Je récuse donc à cet imposteur la faculté de me représenter, de parler en mon nom, de réfléchir pour moi, de piétiner mes plates-bandes quand il faudrait plutôt protéger mon olivier , il ne faudrait pas que pris dans le même sac on me prenne pour un de ces pigeons voyageurs ayant perdu la boussole.
L’altercation répétée avec les membres de la communauté européenne est une subtile mise en scène de l’anti-européanisme exacerbé, je pourrais l’accuser de plagiat si la diatribe nationaliste n’avait les senteurs nauséabondes. Je suis contre cette l’Europe parcequ’elle a été faite par des gens comme lui contre des gens comme moi, mais je suis fondamentalement pour une Europe des peuples, sans frontières, obligeant la Suisse à rendre tout ce qu’elle a subtilisé au reste du continent, avec le butin il y aura de quoi faire vivre les Roms et bien plus.

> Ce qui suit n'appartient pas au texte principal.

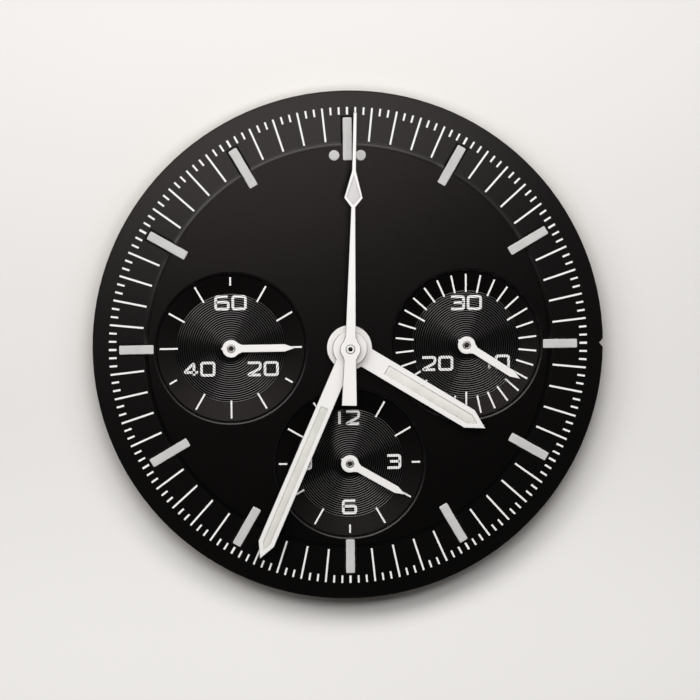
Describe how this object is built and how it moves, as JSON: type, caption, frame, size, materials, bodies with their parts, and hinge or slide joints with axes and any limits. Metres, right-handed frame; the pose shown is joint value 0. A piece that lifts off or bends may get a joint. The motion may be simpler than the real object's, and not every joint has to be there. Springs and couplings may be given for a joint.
{
  "type": "watch dial",
  "caption": "Round black chronograph dial with raised luminous hour markers, sunk ring-grooved subdials, white hands on open collets and pins at the back.",
  "frame": {"origin": "centre of the dial on its flat back, which seats on the movement", "axes": "+Z out of the face, +Y from the centre to 12 o'clock, +X to 3 o'clock"},
  "size_m": [0.0335, 0.0334, 0.0038],
  "materials": {
    "dial_black": "satin black lacquer on brass",
    "subdial_black": "black, fine ring-turned",
    "print_white": "pad-printed white ink",
    "marker_lume": "matt luminous paint",
    "hand_white": "semi-gloss white paint on brass",
    "hand_lume": "matt luminous paint",
    "collet_steel": "turned metal",
    "foot_copper": "bare copper"
  },
  "bodies": {
    "dial": {"dial_plate": "dial_black", "running_seconds_subdial": "subdial_black", "minute_counter_subdial": "subdial_black", "hour_counter_subdial": "subdial_black", "minute_track": "print_white", "running_seconds_scale": "print_white", "minute_counter_scale": "print_white", "hour_counter_scale": "print_white", "hour_marker_01": "marker_lume", "hour_marker_02": "marker_lume", "hour_marker_03": "marker_lume", "hour_marker_04": "marker_lume", "hour_marker_05": "marker_lume", "hour_marker_06": "marker_lume", "hour_marker_07": "marker_lume", "hour_marker_08": "marker_lume", "hour_marker_09": "marker_lume", "hour_marker_10": "marker_lume", "hour_marker_11": "marker_lume", "hour_marker_12": "marker_lume", "twelve_dot_left": "marker_lume", "twelve_dot_right": "marker_lume", "dial_foot_1": "foot_copper", "dial_foot_2": "foot_copper"},
    "hour_hand": {"hour_hand": "hand_white", "hour_hand_lume": "hand_lume", "hour_hand_tube": "collet_steel"},
    "minute_hand": {"minute_hand": "hand_white", "minute_hand_lume": "hand_lume", "minute_hand_tube": "collet_steel"},
    "chronograph_hand": {"chronograph_hand": "hand_white", "chronograph_hand_lume": "hand_lume", "chronograph_hand_tube": "collet_steel"},
    "running_seconds_hand": {"running_seconds_hand": "hand_white", "running_seconds_hand_tube": "collet_steel"},
    "minute_counter_hand": {"minute_counter_hand": "hand_white", "minute_counter_hand_tube": "collet_steel"},
    "hour_counter_hand": {"hour_counter_hand": "hand_white", "hour_counter_hand_tube": "collet_steel"}
  },
  "joints": [
    {"name": "hour_hand_turn", "type": "hinge", "parent": "dial", "child": "hour_hand", "pos_m": [0, 0, 0.00052], "axis": [0, 0, -1], "continuous": true},
    {"name": "minute_hand_turn", "type": "hinge", "parent": "dial", "child": "minute_hand", "pos_m": [0, 0, 0.00115], "axis": [0, 0, -1], "continuous": true},
    {"name": "chronograph_hand_turn", "type": "hinge", "parent": "dial", "child": "chronograph_hand", "pos_m": [0, 0, 0.00163], "axis": [0, 0, -1], "continuous": true},
    {"name": "running_seconds_hand_turn", "type": "hinge", "parent": "dial", "child": "running_seconds_hand", "pos_m": [-0.00772, 0, 0.0003], "axis": [0, 0, -1], "continuous": true},
    {"name": "minute_counter_hand_turn", "type": "hinge", "parent": "dial", "child": "minute_counter_hand", "pos_m": [0.00772, 0, 0.0003], "axis": [0, 0, -1], "continuous": true},
    {"name": "hour_counter_hand_turn", "type": "hinge", "parent": "dial", "child": "hour_counter_hand", "pos_m": [0, -0.00772, 0.0003], "axis": [0, 0, -1], "continuous": true}
  ],
  "couplings": [
    {"joint": "hour_hand_turn", "follows": "minute_hand_turn", "ratio": 0.083333}
  ]
}
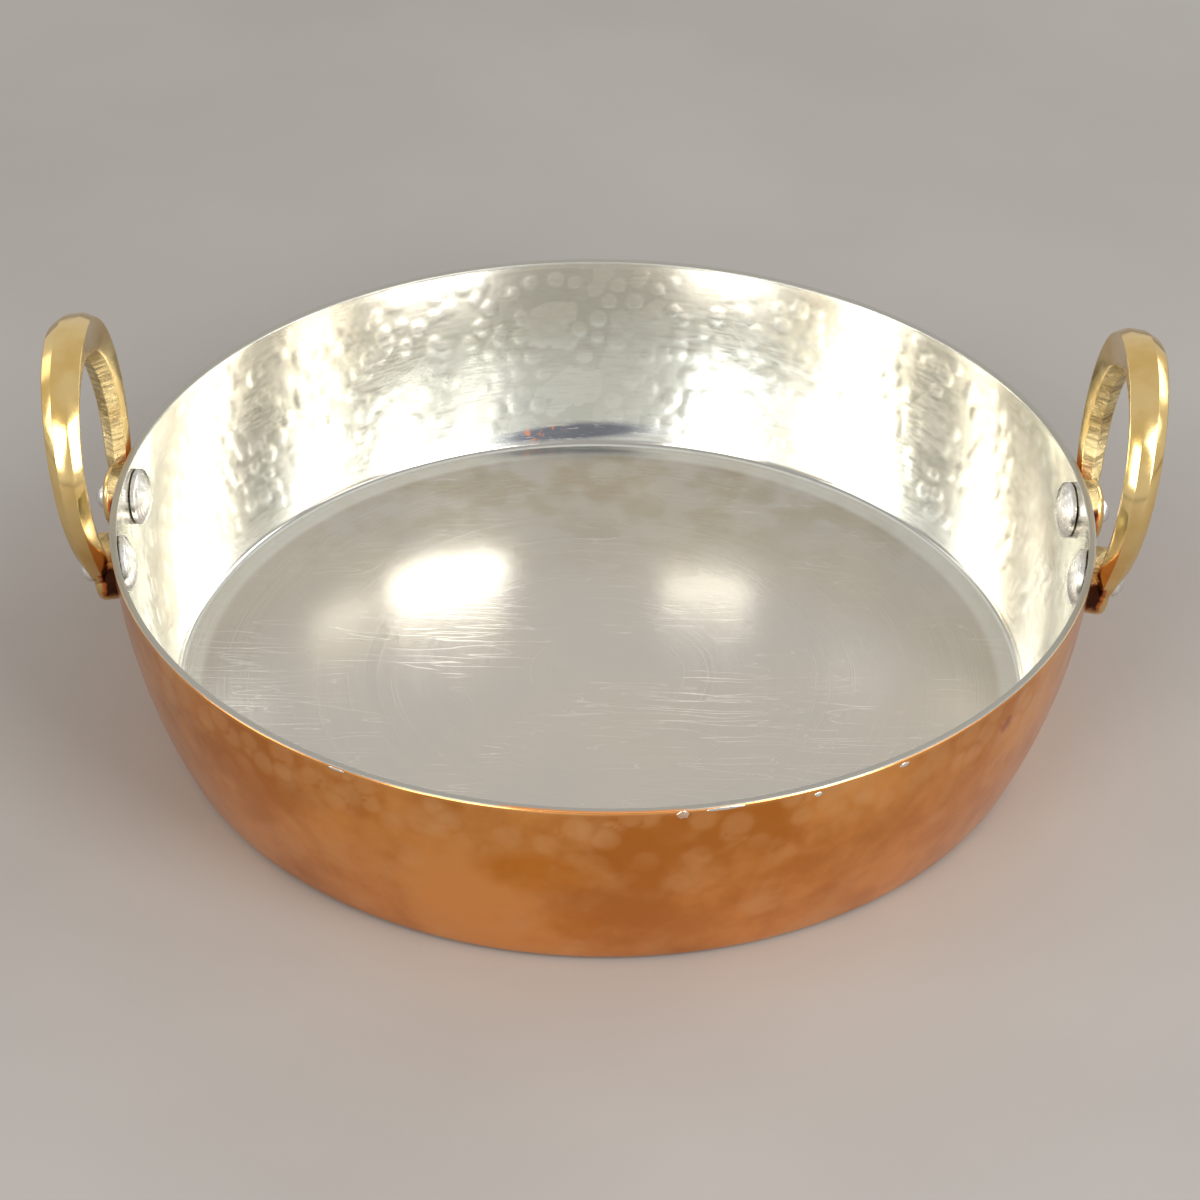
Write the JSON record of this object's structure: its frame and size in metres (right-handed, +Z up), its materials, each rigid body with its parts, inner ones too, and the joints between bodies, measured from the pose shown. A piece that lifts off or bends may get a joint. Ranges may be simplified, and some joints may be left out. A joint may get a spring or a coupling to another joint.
{
  "type": "two-handled copper pan",
  "caption": "Round shallow copper pan with a flat floor and hammered bowed wall, tinned inside, with upright cast brass ring handles riveted outside the rim.",
  "frame": {"origin": "middle of the flat base, on the surface the pan stands on", "axes": "+Z up, +X towards the right handle, the cook stands on the -Y side"},
  "size_m": [0.2884, 0.26, 0.1085],
  "materials": {
    "copper": "polished hammered copper, lightly darkened in patches",
    "tin": "hand-wiped tin, bright hammered wall and satin turned floor",
    "handle_brass": "sand-cast brass, filed and polished outside, rough on the finger side",
    "rivet_metal": "soft white metal with turned heads"
  },
  "bodies": {
    "root": {"pan_body": "copper", "tin_lining": "tin", "handle_left": "handle_brass", "handle_right": "handle_brass", "rivet_left_front": "rivet_metal", "rivet_left_back": "rivet_metal", "rivet_right_front": "rivet_metal", "rivet_right_back": "rivet_metal"}
  },
  "joints": []
}
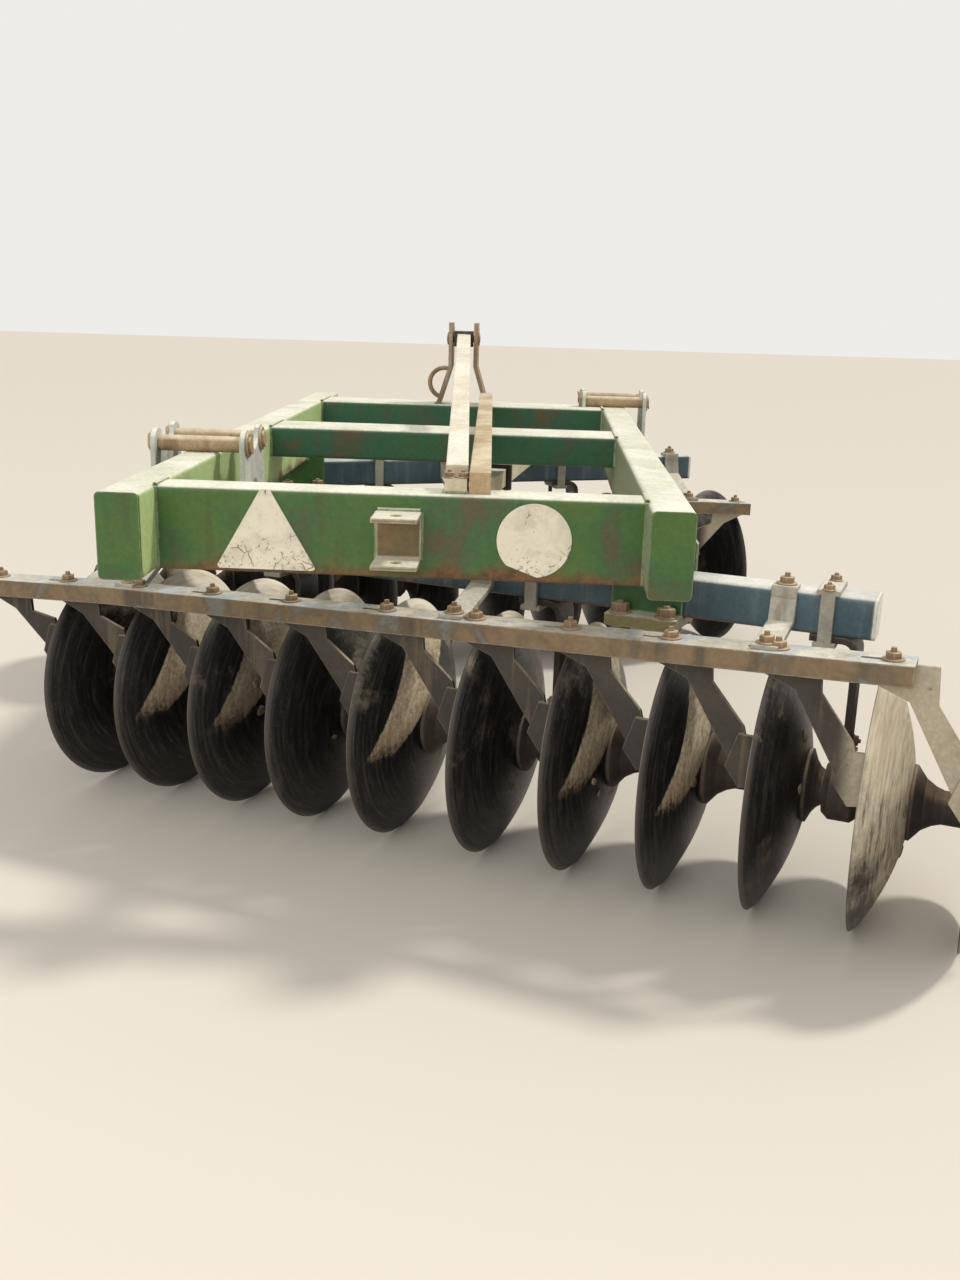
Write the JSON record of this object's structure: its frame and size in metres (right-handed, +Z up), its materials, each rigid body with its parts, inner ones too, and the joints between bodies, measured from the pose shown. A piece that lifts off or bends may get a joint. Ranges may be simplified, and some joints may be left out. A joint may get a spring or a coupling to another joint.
{
  "type": "mounted V-type disc harrow",
  "caption": "Worn mounted disc harrow: green box-section frame on two angled gangs of plain dished discs, with spools, scrapers, angle clamps and a hitch mast.",
  "frame": {"origin": "middle of the harrow's box, on the floor under it", "axes": "X to the machine's right, Y the way it travels, Z up"},
  "size_m": [2.9608, 3.3294, 1.35],
  "materials": {
    "frame_green": "weathered green paint with rust along the lower edges and pale worn edges",
    "gang_blue": "faded blue-grey paint, bleached on top",
    "worn_plate": "paint bleached almost to bare plate, with rust runs",
    "bleached_bar": "sun-bleached cream paint with rust freckles",
    "rust_bar": "tan and rusty bare bar",
    "black_steel": "dark, dusty hot-rolled steel",
    "bar_galvanised": "grey zinc worn through to tan rust",
    "scraper_steel": "dull brown steel with dry soil",
    "disc_steel": "dark earth-worn steel with pale dry soil",
    "cast_iron": "dark cast iron caked with soil"
  },
  "bodies": {
    "frame": {"left_side_beam": "frame_green", "right_side_beam": "frame_green", "rear_cross_beam": "frame_green", "mid_cross_beam": "frame_green", "front_cross_beam": "frame_green", "beam_end_plates": "frame_green", "rear_tow_bracket": "worn_plate", "mast_plates": "worn_plate", "mast_head": "black_steel", "mast_strut": "bleached_bar", "mast_brace": "rust_bar", "hose_guide": "rust_bar", "lower_hitch_left": "frame_green", "lower_hitch_right": "frame_green", "left_angle_clamp": "worn_plate", "right_angle_clamp": "worn_plate", "clamp_pins": "rust_bar", "gang_link": "bleached_bar", "link_collar": "black_steel", "rear_gang_beam": "gang_blue", "front_gang_beam": "gang_blue", "rear_saddle": "frame_green", "front_saddle": "frame_green", "rear_hangers": "black_steel", "front_hangers": "black_steel", "rear_hanger_clamps": "rust_bar", "front_hanger_clamps": "rust_bar", "rear_bearings": "cast_iron", "front_bearings": "cast_iron", "rear_scraper_bar": "bar_galvanised", "front_scraper_bar": "bar_galvanised", "rear_bar_straps": "rust_bar", "front_bar_straps": "rust_bar", "rear_scrapers": "scraper_steel", "front_scrapers": "scraper_steel"},
    "rear_gang": {"rear_axle": "cast_iron", "rear_discs": "disc_steel", "rear_spools": "cast_iron", "rear_gang_ends": "cast_iron"},
    "front_gang": {"front_axle": "cast_iron", "front_discs": "disc_steel", "front_spools": "cast_iron", "front_gang_ends": "cast_iron"}
  },
  "joints": [
    {"name": "rear_gang_turn", "type": "hinge", "parent": "frame", "child": "rear_gang", "pos_m": [0.1485, -0.92409, 0.33], "axis": [0.9373, -0.3486, 0], "continuous": true},
    {"name": "front_gang_turn", "type": "hinge", "parent": "frame", "child": "front_gang", "pos_m": [-0.1485, 0.91991, 0.33], "axis": [0.9373, 0.3486, 0], "continuous": true}
  ]
}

De Funès est prétenduement contre l’Europe que lui-même a bâti, cette Europe du commerce qui n’est qu’un espace de libre échange des marchandises tout en étant une prison dorée pour consommateurs, un ghetto de capitaux aux pulsions salaces. Il est l’artisan du grand pillage avec l’Euro comme bras armé, l’artificier du libéralisme souverain. Il ne peut être contre cette Europe qui est sa filiation, il s’en sert seulement aujourd’hui pour attiser les réflexes xénophobes, il n’est que la ligue du nord d’Umberto Bossi et du parti de la liberté (tu parles) de Berlusconnerie pour applaudir les expulsions sommaires et spectaculaires, on pourrait rêver de mettre quelques pépées dévêtues pour égayer les images du 20h.
Sauter sur les fonctionnaires de Bruxelles, ça fait monter dans les sondages, détruire les camps, ça rameute les brebis noires. On en oublie l’affaire Woerth, l’explosion du chômage (+ 10 % en un an, soit 250 000 personnes de plus) et des RMistes (+ 20% en un an, soit 300 000 personnes en un an). L’important ce ne sont plus l’évasion et le bouclier fiscaux, les 550 000 victimes de la politique infernale de libéralisation, l’important ce sont les 10 000 Roms qui mangent le pain rassi des Français.
Pas de doute, nous sommes dans le caniveau, plus si loin de ces pavés enfouis sous des tonnes de bitume populiste qu’il faudra bien creuser, pour que renaisse la mémoire des barricades.